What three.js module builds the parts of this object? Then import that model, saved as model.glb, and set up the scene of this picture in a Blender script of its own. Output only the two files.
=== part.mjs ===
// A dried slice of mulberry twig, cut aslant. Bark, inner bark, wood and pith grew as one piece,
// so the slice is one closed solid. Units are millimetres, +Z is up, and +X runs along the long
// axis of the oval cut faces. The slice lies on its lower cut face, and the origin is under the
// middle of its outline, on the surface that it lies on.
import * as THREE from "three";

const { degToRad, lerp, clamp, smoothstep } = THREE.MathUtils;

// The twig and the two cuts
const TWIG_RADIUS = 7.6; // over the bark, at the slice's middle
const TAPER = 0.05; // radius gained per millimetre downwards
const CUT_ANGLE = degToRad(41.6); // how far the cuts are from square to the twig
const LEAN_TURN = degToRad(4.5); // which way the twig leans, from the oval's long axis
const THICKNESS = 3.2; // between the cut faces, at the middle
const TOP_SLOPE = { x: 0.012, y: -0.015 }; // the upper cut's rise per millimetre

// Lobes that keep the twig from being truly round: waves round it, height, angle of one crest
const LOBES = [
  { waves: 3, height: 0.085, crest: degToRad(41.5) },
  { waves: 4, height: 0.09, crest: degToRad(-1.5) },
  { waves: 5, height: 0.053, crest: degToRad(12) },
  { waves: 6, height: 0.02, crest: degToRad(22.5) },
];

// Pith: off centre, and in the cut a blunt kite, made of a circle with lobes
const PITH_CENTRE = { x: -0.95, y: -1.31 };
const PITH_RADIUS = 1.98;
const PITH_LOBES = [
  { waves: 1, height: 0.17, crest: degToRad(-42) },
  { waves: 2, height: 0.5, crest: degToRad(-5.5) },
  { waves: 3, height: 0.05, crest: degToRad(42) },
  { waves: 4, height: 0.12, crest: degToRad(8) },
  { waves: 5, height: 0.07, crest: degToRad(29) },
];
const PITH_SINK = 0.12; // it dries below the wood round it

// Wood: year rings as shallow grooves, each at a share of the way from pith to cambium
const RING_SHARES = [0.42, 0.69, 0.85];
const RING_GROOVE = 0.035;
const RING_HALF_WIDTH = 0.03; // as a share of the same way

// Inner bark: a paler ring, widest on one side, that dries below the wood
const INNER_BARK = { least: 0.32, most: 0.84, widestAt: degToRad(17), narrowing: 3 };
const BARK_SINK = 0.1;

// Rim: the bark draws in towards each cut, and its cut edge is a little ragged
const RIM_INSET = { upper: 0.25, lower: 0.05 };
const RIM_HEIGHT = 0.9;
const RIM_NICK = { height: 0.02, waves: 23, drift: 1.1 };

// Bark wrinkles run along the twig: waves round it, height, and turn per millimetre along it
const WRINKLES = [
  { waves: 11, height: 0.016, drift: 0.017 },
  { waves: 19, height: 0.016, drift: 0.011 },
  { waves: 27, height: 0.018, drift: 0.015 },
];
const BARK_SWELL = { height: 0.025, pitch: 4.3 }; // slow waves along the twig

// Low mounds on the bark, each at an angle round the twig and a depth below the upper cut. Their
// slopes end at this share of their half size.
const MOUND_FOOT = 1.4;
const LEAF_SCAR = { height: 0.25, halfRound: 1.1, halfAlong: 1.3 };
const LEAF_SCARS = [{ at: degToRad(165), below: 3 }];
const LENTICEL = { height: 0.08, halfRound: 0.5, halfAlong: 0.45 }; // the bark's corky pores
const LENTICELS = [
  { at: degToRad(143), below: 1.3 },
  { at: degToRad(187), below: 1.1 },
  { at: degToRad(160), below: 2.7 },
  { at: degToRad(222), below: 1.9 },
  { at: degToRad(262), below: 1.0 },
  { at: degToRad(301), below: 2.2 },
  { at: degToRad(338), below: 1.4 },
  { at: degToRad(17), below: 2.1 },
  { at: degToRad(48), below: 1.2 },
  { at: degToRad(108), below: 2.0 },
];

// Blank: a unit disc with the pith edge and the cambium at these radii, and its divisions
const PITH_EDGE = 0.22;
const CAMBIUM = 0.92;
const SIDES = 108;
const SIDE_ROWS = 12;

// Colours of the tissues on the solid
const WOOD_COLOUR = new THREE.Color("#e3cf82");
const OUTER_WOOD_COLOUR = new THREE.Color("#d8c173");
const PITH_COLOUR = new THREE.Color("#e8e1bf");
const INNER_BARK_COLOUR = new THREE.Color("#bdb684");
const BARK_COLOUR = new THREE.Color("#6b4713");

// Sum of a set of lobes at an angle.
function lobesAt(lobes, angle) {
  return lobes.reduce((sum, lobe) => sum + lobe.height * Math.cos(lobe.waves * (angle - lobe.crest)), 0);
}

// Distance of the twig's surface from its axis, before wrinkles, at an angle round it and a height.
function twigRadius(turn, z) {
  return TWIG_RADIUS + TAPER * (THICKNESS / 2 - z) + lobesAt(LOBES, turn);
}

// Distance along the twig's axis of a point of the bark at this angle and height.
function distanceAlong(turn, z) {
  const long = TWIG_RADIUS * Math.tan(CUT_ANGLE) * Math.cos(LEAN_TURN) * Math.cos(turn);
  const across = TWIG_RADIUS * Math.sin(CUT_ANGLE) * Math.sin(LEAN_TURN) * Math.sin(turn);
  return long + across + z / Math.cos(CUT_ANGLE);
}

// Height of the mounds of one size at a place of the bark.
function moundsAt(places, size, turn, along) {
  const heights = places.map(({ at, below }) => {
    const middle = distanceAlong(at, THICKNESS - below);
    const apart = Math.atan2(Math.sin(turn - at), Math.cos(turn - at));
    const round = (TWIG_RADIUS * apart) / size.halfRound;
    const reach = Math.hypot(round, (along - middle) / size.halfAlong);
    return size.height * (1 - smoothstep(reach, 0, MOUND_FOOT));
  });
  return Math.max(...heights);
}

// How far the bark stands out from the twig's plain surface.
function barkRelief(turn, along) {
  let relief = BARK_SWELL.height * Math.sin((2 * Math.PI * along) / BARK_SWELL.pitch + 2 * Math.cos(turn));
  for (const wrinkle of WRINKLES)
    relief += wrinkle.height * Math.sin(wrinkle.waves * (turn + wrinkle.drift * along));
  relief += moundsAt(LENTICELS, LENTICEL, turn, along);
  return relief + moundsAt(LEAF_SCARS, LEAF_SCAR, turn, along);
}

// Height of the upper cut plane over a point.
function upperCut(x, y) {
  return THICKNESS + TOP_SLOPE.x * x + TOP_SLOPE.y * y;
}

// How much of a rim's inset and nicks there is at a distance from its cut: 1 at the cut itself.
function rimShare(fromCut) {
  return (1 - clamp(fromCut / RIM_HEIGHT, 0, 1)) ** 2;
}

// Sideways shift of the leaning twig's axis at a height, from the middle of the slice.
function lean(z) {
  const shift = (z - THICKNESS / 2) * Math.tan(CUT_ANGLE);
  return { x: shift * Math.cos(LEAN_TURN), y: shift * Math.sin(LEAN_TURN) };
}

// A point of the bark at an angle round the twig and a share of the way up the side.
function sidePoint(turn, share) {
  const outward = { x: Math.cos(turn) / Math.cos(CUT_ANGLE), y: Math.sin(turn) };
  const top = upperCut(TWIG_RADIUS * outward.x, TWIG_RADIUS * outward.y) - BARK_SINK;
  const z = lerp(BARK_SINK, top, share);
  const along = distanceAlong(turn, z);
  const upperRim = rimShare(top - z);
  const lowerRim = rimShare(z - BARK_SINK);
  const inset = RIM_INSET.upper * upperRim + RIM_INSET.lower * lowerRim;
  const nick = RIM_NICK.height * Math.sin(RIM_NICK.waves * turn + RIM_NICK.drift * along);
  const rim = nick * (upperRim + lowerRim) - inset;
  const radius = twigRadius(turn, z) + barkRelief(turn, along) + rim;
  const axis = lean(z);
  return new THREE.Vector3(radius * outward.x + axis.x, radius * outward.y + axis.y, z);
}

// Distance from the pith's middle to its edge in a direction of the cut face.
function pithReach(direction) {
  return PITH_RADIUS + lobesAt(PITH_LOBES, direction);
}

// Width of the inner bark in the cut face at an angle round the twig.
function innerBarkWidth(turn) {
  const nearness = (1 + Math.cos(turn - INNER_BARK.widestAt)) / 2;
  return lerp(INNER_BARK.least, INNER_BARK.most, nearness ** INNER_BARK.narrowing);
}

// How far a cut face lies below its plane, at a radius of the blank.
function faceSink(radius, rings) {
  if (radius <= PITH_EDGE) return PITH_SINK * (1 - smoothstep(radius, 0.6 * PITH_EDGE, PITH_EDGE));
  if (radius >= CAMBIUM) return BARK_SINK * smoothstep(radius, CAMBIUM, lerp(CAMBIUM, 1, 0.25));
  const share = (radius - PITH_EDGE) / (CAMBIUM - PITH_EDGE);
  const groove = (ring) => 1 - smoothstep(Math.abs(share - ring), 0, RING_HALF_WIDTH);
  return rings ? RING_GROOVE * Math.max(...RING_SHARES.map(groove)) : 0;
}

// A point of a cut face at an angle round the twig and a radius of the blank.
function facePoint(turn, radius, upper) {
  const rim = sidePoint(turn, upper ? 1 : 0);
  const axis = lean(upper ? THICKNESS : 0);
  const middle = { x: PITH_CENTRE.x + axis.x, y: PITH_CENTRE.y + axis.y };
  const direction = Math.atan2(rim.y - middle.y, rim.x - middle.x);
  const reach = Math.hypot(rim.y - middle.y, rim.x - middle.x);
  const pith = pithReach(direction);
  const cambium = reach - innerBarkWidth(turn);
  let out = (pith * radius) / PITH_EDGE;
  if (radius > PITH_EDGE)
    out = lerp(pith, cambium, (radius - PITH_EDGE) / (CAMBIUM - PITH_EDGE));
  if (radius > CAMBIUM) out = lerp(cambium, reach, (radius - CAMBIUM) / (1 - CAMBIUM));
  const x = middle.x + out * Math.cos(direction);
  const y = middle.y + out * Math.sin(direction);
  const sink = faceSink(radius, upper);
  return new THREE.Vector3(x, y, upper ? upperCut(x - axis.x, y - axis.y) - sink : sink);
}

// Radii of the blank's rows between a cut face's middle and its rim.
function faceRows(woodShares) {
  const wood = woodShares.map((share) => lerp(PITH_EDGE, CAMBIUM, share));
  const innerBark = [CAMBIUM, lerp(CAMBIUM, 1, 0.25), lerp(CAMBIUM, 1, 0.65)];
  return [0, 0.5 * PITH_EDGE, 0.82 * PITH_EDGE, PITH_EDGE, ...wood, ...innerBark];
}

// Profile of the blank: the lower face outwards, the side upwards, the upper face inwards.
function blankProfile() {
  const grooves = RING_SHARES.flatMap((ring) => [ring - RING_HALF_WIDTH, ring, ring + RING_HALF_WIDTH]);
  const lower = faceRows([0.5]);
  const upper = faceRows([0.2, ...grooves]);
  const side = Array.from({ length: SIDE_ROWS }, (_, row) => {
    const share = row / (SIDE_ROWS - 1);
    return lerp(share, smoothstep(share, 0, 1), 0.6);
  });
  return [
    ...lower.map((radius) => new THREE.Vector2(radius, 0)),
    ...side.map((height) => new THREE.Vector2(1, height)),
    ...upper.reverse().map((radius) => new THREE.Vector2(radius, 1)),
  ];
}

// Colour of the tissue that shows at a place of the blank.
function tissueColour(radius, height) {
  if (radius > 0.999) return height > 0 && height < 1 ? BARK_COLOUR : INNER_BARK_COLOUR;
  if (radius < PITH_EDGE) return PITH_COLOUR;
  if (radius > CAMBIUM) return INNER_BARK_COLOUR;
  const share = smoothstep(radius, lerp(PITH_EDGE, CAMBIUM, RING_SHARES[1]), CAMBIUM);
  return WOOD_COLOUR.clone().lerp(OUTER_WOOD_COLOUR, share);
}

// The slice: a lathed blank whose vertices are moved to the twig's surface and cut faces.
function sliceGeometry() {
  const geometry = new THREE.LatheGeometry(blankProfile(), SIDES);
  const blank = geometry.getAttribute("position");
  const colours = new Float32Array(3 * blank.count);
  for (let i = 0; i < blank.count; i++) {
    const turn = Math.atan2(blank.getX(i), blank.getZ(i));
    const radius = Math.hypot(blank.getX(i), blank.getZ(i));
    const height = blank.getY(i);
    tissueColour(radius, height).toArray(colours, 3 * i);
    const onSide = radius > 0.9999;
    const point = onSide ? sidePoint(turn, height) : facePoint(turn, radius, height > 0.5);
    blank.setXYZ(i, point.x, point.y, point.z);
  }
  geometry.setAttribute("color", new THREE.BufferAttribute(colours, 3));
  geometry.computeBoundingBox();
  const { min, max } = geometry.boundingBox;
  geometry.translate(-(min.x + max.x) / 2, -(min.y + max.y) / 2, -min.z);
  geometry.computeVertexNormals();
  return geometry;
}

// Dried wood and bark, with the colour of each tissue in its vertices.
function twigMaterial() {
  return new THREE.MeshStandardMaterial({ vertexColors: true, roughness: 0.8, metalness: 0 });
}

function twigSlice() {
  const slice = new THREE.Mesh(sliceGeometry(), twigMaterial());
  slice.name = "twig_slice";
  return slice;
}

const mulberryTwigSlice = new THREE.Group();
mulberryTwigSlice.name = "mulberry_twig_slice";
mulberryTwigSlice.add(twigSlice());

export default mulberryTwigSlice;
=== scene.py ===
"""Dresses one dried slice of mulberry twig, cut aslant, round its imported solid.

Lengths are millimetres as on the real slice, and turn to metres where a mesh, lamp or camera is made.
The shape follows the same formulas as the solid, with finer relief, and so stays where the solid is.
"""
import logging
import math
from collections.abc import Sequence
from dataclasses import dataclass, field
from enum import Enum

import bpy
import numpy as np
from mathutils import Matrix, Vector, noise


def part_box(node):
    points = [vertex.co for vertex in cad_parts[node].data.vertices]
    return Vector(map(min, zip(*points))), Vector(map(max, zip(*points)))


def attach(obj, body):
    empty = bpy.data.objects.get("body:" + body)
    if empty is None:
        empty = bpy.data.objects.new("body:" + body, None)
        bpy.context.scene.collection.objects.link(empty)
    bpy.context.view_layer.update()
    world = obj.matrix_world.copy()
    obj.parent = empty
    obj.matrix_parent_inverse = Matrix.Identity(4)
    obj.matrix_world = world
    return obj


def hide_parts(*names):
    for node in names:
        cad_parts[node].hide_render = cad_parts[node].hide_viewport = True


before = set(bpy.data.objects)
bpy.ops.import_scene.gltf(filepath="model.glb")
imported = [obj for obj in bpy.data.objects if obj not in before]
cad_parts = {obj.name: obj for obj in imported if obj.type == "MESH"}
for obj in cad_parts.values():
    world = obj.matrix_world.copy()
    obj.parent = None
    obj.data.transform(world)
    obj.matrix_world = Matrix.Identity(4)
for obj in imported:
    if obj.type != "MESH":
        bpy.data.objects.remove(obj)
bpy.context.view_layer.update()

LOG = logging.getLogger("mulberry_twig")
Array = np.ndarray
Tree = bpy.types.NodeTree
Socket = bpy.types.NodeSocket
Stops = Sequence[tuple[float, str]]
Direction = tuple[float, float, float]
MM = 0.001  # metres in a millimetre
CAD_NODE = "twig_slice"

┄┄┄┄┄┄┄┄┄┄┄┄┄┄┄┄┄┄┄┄

Problem description =>
Set down, exactly and alone, the run of lines from the line that has "const mulberryTwigSlice = new THREE.Group();" to the line that has "bpy.context.scene.collection.objects.link(empty)".

Answer in full =>
const mulberryTwigSlice = new THREE.Group();
mulberryTwigSlice.name = "mulberry_twig_slice";
mulberryTwigSlice.add(twigSlice());

export default mulberryTwigSlice;
=== scene.py ===
"""Dresses one dried slice of mulberry twig, cut aslant, round its imported solid.

Lengths are millimetres as on the real slice, and turn to metres where a mesh, lamp or camera is made.
The shape follows the same formulas as the solid, with finer relief, and so stays where the solid is.
"""
import logging
import math
from collections.abc import Sequence
from dataclasses import dataclass, field
from enum import Enum

import bpy
import numpy as np
from mathutils import Matrix, Vector, noise


def part_box(node):
    points = [vertex.co for vertex in cad_parts[node].data.vertices]
    return Vector(map(min, zip(*points))), Vector(map(max, zip(*points)))


def attach(obj, body):
    empty = bpy.data.objects.get("body:" + body)
    if empty is None:
        empty = bpy.data.objects.new("body:" + body, None)
        bpy.context.scene.collection.objects.link(empty)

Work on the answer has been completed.